I accept the ambiguities that revolve around the term as I begin to discuss the word "consent." But I also wish to emphasize the importance of this seven-letter word, which is so powerful that it has caused wars in the past and continues to create disruptive frameworks even today. It was consent that provoked the great war of Mahabharata, and it was consent that produced the historical epic of Ramayana. However, engraved in history is not just the meaning of the word or the abundance of the term, but instead, its absence and the suffering it has caused to women.

 As the Supreme Court takes up Section 375 of the Indian Penal Code, patriarchy sharpens its swords, and consent remains trapped. The web of ambiguities in which consent lies was developed over time and embedded across generations into our consciousness. Patriarchy, in itself, is a flexible process, which has allowed it to persist even today.

 In the Indian context, I find cultural norms located in the Upanishads responsible for causing ambiguities around consent. The Upanishads reduce women to mere vessels, lacking authority and individualism, created by man himself for himself. The Brihadarnayaka Upanishad, specifically, mentions a ritual where a man has to invite the woman for copulation, and if she resists, he is allowed to overtake her by force or recite a mantra that takes away her splendour.

 "If she does not consent to have sex with him, he should bribe her, and if she continues to refuse, he should beat her with a stick or with his fists and overpower her."

 In the West, the invisibility of consent today finds its justification in the intellectual theories of Locke, Hobbes, and Rousseau. While Locke argues consent to be an inexpression, for Hobbes, consent means power. For Rousseau, consent is too elite for a woman to possess. Well, the value of this prized possession continues to rise! Rousseau also claims that women are incapable of consenting as they lack individualism, reaffirming what the Upanishads argued.

 Rousseau declares that women "must be trained to bear the yoke from the first ... and to submit themselves to the will of others," that is, the will of men. The influence of women, even good women, always corrupts men because women are "naturally" incapable of attaining the status of free and equal individuals, or citizens, and incapable of developing the capacities required to give consent.

 And so, based on access, different groups found this rationale, allowing them to deprive the woman of her consent, via norms and great theories. I want to mention here that my interaction with various women exposed me to the different ways consent was undermined, where unawareness and fear grappled, where stories of subordination justified passivity, where "no" was valued only if the woman was "well-behaved" or where her "no" was perceived as an act.

 With the depravity of a human right and its gross violation every day, the mundaneness in which such acts occur, patriarchy emerges victorious, defeating the voice of such women. It is interesting to note here that while earlier a woman was perceived as lacking rights and authority due to a man's "natural superiority," today, a woman's access to political rights and their mere consent to marriage makes consent during sexual intercourse irrelevant.

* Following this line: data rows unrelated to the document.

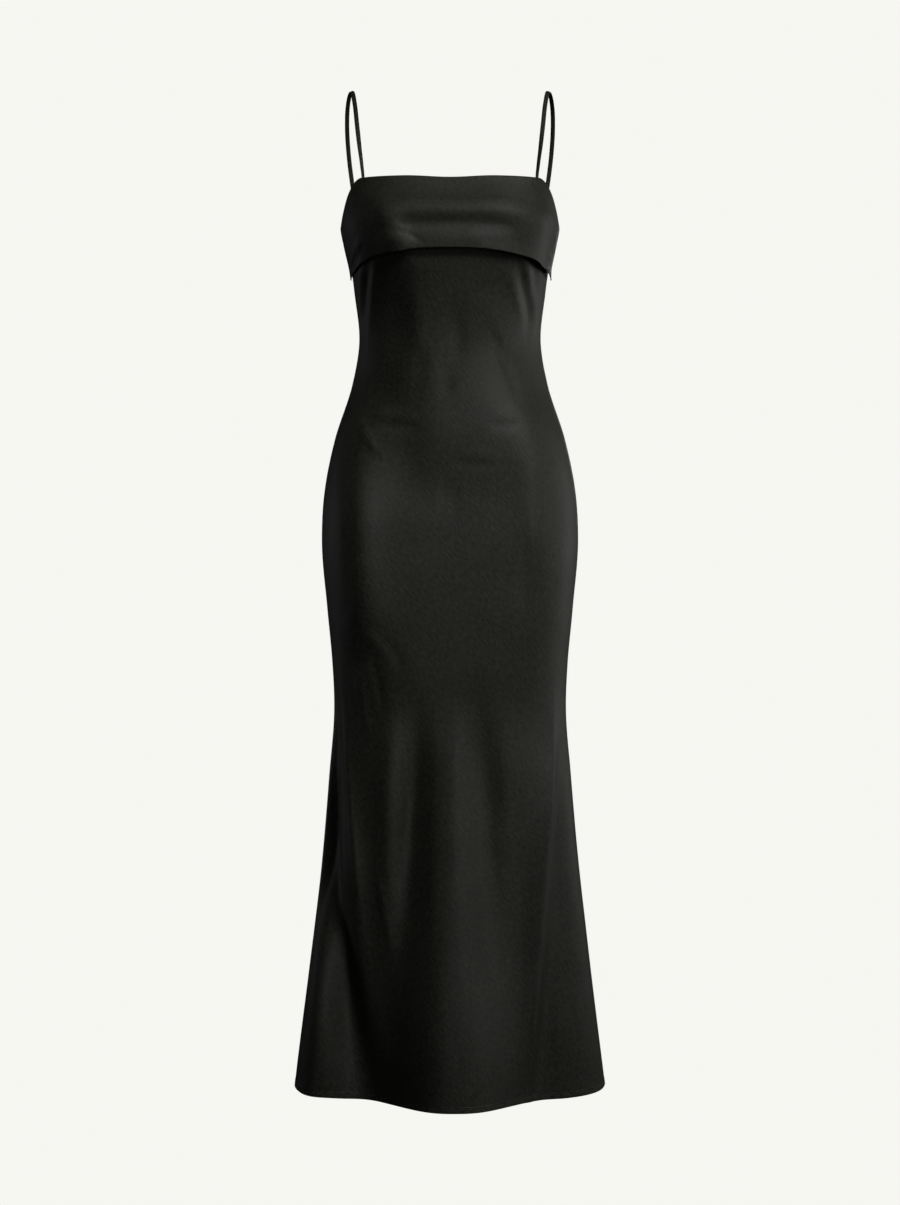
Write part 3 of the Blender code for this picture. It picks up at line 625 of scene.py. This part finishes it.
def add_cloth_mesh(name, points, faces, flat, turned=False):
    """A smooth mesh with each point's place on the flat cloth, in metres, as its UVs."""
    mesh = bpy.data.meshes.new(name)
    mesh.from_pydata(points.tolist(), [], faces)
    if turned:
        mesh.flip_normals()
    corners = np.empty(len(mesh.loops), dtype=np.int32)
    mesh.loops.foreach_get("vertex_index", corners)
    layer = mesh.uv_layers.new(name="cloth")
    layer.data.foreach_set("uv", flat[corners].astype(np.float32).ravel())
    mesh.shade_smooth()
    mesh.set_sharp_from_angle(angle=SHARP_ANGLE)
    return add_object(name, mesh)


def grid_faces(rows, columns, flip):
    """Quads of a grid as vertex numbers."""
    r, c = np.meshgrid(np.arange(rows - 1), np.arange(columns - 1), indexing="ij")
    a = (r * columns + c).ravel()
    quads = np.stack([a, a + columns, a + columns + 1, a + 1], axis=1)
    return quads[:, ::-1] if flip else quads


def add_shell(name, outside, inside, flip):
    """A closed thin shell between two grids of the same rows and columns."""
    rows, columns = outside.shape[:2]
    count = rows * columns
    outer = grid_faces(rows, columns, flip)
    inner = grid_faces(rows, columns, not flip) + count
    at = np.arange(count).reshape(rows, columns)
    ring = np.concatenate([at[0, :-1], at[:-1, -1], at[-1, :0:-1], at[:0:-1, 0]])
    after = np.roll(ring, -1)
    rim = np.stack([ring, after, after + count, ring + count], axis=1)
    if flip:
        rim = rim[:, ::-1]
    across = run_along(outside, axis=1)
    across = across - across[:, columns // 2, None]
    down = run_along(outside)
    down = np.broadcast_to(down.mean(axis=1, keepdims=True), down.shape)
    flat = np.stack([across, -down], axis=-1).reshape(-1, 2)
    points = np.concatenate([outside.reshape(-1, 3), inside.reshape(-1, 3)])
    faces = np.concatenate([outer, inner, rim]).tolist()
    return add_cloth_mesh(name, points, faces, np.concatenate([flat, flat]))


def panel_surface(panel, columns):
    """The finished outside of a panel, ripples, seams and turned edges included."""
    u = np.linspace(-1, 1, columns)
    z = panel_heights(panel, u)
    grid_u = np.broadcast_to(u, z.shape)
    points = cloth_point(panel, grid_u, z)
    to_seam = section_point(panel, grid_u, z)[4]
    offset = ripple(points, RIPPLE_SHIFTS[panel]) * smoothstep(to_seam / RIPPLE_FADE_AT_SEAM)
    offset += turned_edge(z - hem_edge(panel, u))
    if panel == BACK:
        offset += turned_edge(top_edge(panel, u) - z)
    offset -= SEAM_GROOVE * np.exp(-to_seam / SEAM_GROOVE_REACH)
    points = points + grid_normals(points, panel) * offset[..., None]
    points[:, 0, 1] = points[:, -1, 1] = -panel * SEAM_OVERLAP / 2
    return points, turned_out_at_seams(grid_normals(points, panel))


def build_panel(name, node, panel, columns):
    points, normal = panel_surface(panel, columns)
    obj = add_shell(name, points, points - normal * WALL, flip=panel == BACK)
    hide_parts(node)
    return obj, points, normal


def cuff_low_edge(u):
    return table_curve(CUFF_LOW, CUFF_LOW_COLUMNS, "out", "z", np.abs(u))


def cuff_lift(down, x):
    """How far the cuff's middle layer stands off the front."""
    left, centre, right = (
        table_curve(CUFF_LIFTS, CUFF_LIFT_COLUMNS, "down", name, down)
        for name in ("left", "centre", "right")
    )
    to_side = smoothstep((np.abs(x) - CUFF_CENTRE_REACH) / (CUFF_SIDE_REACH - CUFF_CENTRE_REACH))
    lift = centre + (np.where(x < 0, left, right) - centre) * to_side
    caught = smoothstep((CUFF_END_X - np.abs(x)) / CUFF_END_FADE)
    return CUFF_TOP_LIFT + (lift - CUFF_TOP_LIFT) * caught


def cuff_crease(down, x):
    """How far the cuff's small creases move it outwards, at this share of its height."""
    total = np.zeros_like(x)
    for row in CUFF_CREASES:
        crease = dict(zip(CUFF_CREASE_COLUMNS, row))
        total += crease["height"] * crease_profile(
            x, down * CUFF_HEIGHT, crease["x_a"], crease["down_a"] * CUFF_HEIGHT,
            crease["x_b"], crease["down_b"] * CUFF_HEIGHT, crease["width"], bow=0.0,
        )
    return total


def cuff_edge(u, top):
    """Points along the front's top edge, and the directions out of it and up from it."""
    edge = cloth_point(FRONT, u[None], top[None])[0]
    below = cloth_point(FRONT, u[None], top[None] - NORMAL_STEP_Z)[0]
    along = np.gradient(edge, axis=0)
    out = turned_out_at_seams(unit(np.cross(below - edge, along)))
    up = unit(np.cross(out, along))
    up *= np.sign(up[:, 2])[:, None]
    up[0] = up[-1] = (0, 0, 1)
    return edge, out, up


def cuff_front(u, top, downs):
    """The cuff's middle layer where it hangs over the front, lowest row first."""
    z = top + (cuff_low_edge(u) - top) * downs[:, None]
    grid_u = np.broadcast_to(u, z.shape)
    down = np.broadcast_to(downs[:, None], z.shape)
    points = cloth_point(FRONT, grid_u, z)
    normal = turned_out_at_seams(grid_normals(points[::-1], FRONT)[::-1])
    to_seam = section_point(FRONT, grid_u, z)[4]
    soft = smoothstep(to_seam / RIPPLE_FADE_AT_SEAM) * smoothstep(down / CUFF_SOFT_SHARE)
    uneven = (cuff_crease(down, points[..., 0]) + ripple(points, CUFF_RIPPLE_SHIFT)) * soft
    lift = cuff_lift(down, points[..., 0]) + uneven
    return points + normal * lift[..., None], normal


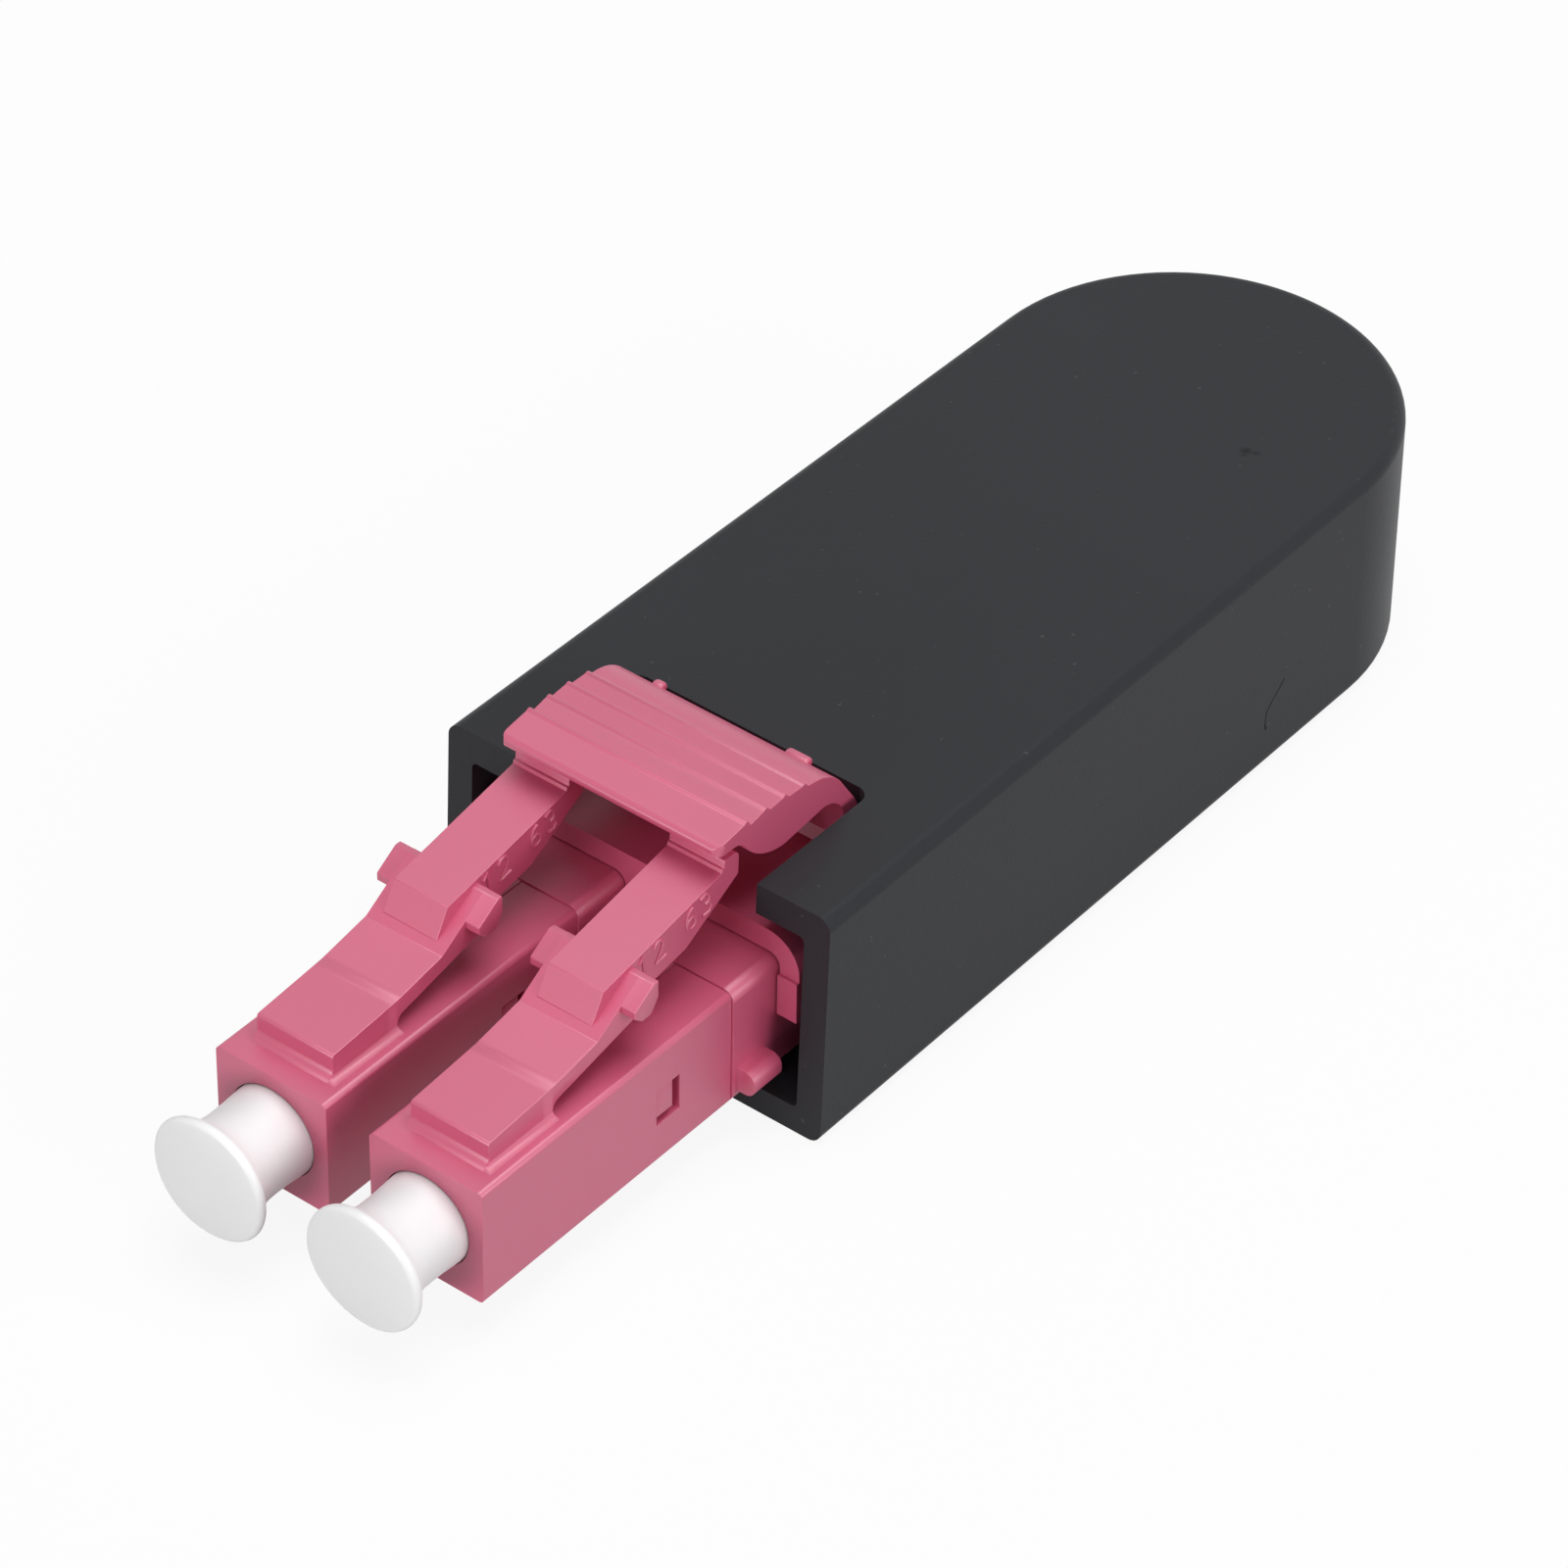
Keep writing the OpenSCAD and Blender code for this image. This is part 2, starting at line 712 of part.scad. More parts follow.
function loop_route() =
    let (bend_r = 10,
        swing = acos(1 - (loop_r - pitch / 2) / (2 * bend_r)),
        s_end = end_y - 2,
        s_start = s_end - 2 * bend_r * sin(swing),
        arm = concat([[pitch / 2, fibre_front, 90], [pitch / 2, s_start, 90]],
            arc_route(pitch / 2 + bend_r, s_start, bend_r, 180, 180 - swing, 5),
            arc_route(loop_r - bend_r, s_end, bend_r, -swing, 0, 5)),
        back = [for (i = [len(arm) - 1 : -1 : 0]) [-arm[i][0], arm[i][1], 360 - arm[i][2]]])
        concat(arm, [[loop_r, end_y, 90]], arc_route(0, end_y, loop_r, 0, 180, 24), back);

module fibre_loop() {
    route = loop_route();
    sides = 8;
    r = fibre_d / 2;
    rings = len(route) - 1;
    points = [for (p = route, k = [0 : sides - 1])
        let (w = k * 360 / sides)
            [p[0] + r * cos(w) * sin(p[2]), p[1] - r * cos(w) * cos(p[2]), r * sin(w)]];
    color([0.3, 0.75, 0.8])
        translate([0, 0, axis_z])
            polyhedron(points, tube_faces(rings, sides));
}

// ---- dust caps -----------------------------------------------------------------------------

// Mushroom cap: a barrel in the nose, a concave flare and a flange with a softly domed front
module dust_cap(side) {
    barrel_r = nose_bore_d / 2 - slip_gap;
    neck = barrel_r - 0.12;
    lead_in = 0.3;
    flange_r = cap_flange_d / 2;
    flare = flange_r - neck;
    rim = 0.45;
    dome = 0.2;
    dome_r = (flange_r * flange_r + dome * dome) / (2 * dome);
    front = dome - cap_out;
    flare_end = front + rim + flare;
    inside = 3;
    tip_room = 0.4;
    color(cap_white)
        on_axis(side)
            difference() {
                translate([0, nose_y, 0])
                    rotate([-90, 0, 0])
                        rotate_extrude()
                            difference() {
                                polygon([[0, front], [flange_r, front], [flange_r, flare_end],
                                    [neck, flare_end], [barrel_r, -lead_in],
                                    [barrel_r, inside - lead_in], [barrel_r - lead_in, inside],
                                    [0, inside]]);
                                translate([flange_r, flare_end])
                                    circle(flare);
                            }
                bar(ferrule_r + slip_gap, ferrule_front - tip_room, nose_y + inside + 1);
            }
    color(cap_white)
        on_axis(side)
            translate([0, nose_y - cap_out + dome_r, 0])
                intersection() {
                    sphere(dome_r);
                    bar(flange_r, -dome_r, -dome_r + dome + eps);
                }
}

housing();
duplex_clip();
trigger();
plug_body(-1);  // plug_body_left
plug_body(1);  // plug_body_right
latch(-1);  // latch_left
latch(1);  // latch_right
rear_body(-1);  // rear_body_left
rear_body(1);  // rear_body_right
ferrule(-1);  // ferrule_left
ferrule(1);  // ferrule_right
ferrule_holder(-1);  // ferrule_holder_left
ferrule_holder(1);  // ferrule_holder_right
spring(-1);  // spring_left
spring(1);  // spring_right
boot(-1);  // boot_left
boot(1);  // boot_right
fibre_loop();
dust_cap(-1);  // dust_cap_left
dust_cap(1);  // dust_cap_right
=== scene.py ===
import math

import bmesh
import bpy
from mathutils import Matrix, Vector


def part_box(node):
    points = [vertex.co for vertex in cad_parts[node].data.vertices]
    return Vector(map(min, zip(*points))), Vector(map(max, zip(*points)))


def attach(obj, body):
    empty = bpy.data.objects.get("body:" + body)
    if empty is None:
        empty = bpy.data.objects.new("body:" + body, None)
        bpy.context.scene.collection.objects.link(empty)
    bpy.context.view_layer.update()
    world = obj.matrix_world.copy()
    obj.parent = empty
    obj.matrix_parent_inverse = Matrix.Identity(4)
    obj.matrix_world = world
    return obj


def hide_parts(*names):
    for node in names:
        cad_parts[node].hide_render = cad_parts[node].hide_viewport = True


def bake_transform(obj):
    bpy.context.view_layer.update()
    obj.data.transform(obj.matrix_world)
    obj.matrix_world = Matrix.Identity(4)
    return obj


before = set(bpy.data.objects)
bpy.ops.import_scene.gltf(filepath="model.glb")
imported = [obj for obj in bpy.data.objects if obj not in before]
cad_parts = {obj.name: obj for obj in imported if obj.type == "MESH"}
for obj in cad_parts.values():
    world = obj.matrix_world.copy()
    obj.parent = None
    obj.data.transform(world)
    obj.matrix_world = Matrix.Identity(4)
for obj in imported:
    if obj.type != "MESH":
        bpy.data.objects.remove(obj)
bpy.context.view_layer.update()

# ---- camera --------------------------------------------------------------------------------
# A long lens looks down on the plug from its front right, a quarter of a metre away, and is
# turned a little about its own line.
mm = 0.001


def at(x, y, z):
    """A point given in millimetres, in metres."""
    return Vector((x * mm, y * mm, z * mm))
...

 "The appearance of inequality between two individuals cloaks the unequal status of husband and wife through the contract of marriage."

One must keep in mind that the only cases of consent violation that make it to the court are the ones that showcase physical resistance. The ambiguity around other cases is cloaked by legal opinions that present a picture of the man's inability to understand the woman, of him being careless, of the woman's character being dissected, by creating "objective standards" and justifying actions as "reasonable mistakes."

 A study by NFHS has shown that 82% of married men are sexually violent with their wives. In light of this, studies have shown that women often justify forced consent by saying things like "he occasionally forces himself," fear of abandonment, fear of violence, or to gain affection.

 I wish to conclude by stating that the liberal society that sustains consent deprives women of it. Consent for women is treated as irrelevant, while that of men is given. The ambiguity that surrounds the term is further exacerbated by the lack of awareness in women as a result of the deprivation of education and the instillment of fear by the internalization of norms. Research has shown that the risk of experiencing unwanted sex reduces by 11% for each year of schooling that a woman has completed. Education then becomes a potential solution to the problem.

 The failure to define consent is found in voluntary attempts to create ambiguities around it, entrapping it in a complex web of "natural characteristics" attributed to the sexes. Marriage acts as protection against coercion and a woman's loss of agency in the relationship, facilitated by historical, legal, and sociocultural factors, which make it impossible for them to have a say.

 Having said that, I want to assert that no symbolic consent exists. Silence is a No, and a No is a No. A No is not to be considered a cloak of modesty for desire. Women are individuals with autonomy and authority. Only a Yes must be considered a Yes. Furthermore, consent once given does not mean consent for life.

 "According to Rousseau, 'they must always say 'no' even when they desire to say 'yes'. Men are the 'natural' sexual aggressors; women are 'destined to resist.'"

 The false play of patriarchy makes it difficult to define consent by producing obstacles. Thus, we must recognize the mutuality of consent and erase the ambiguity that surrounds it.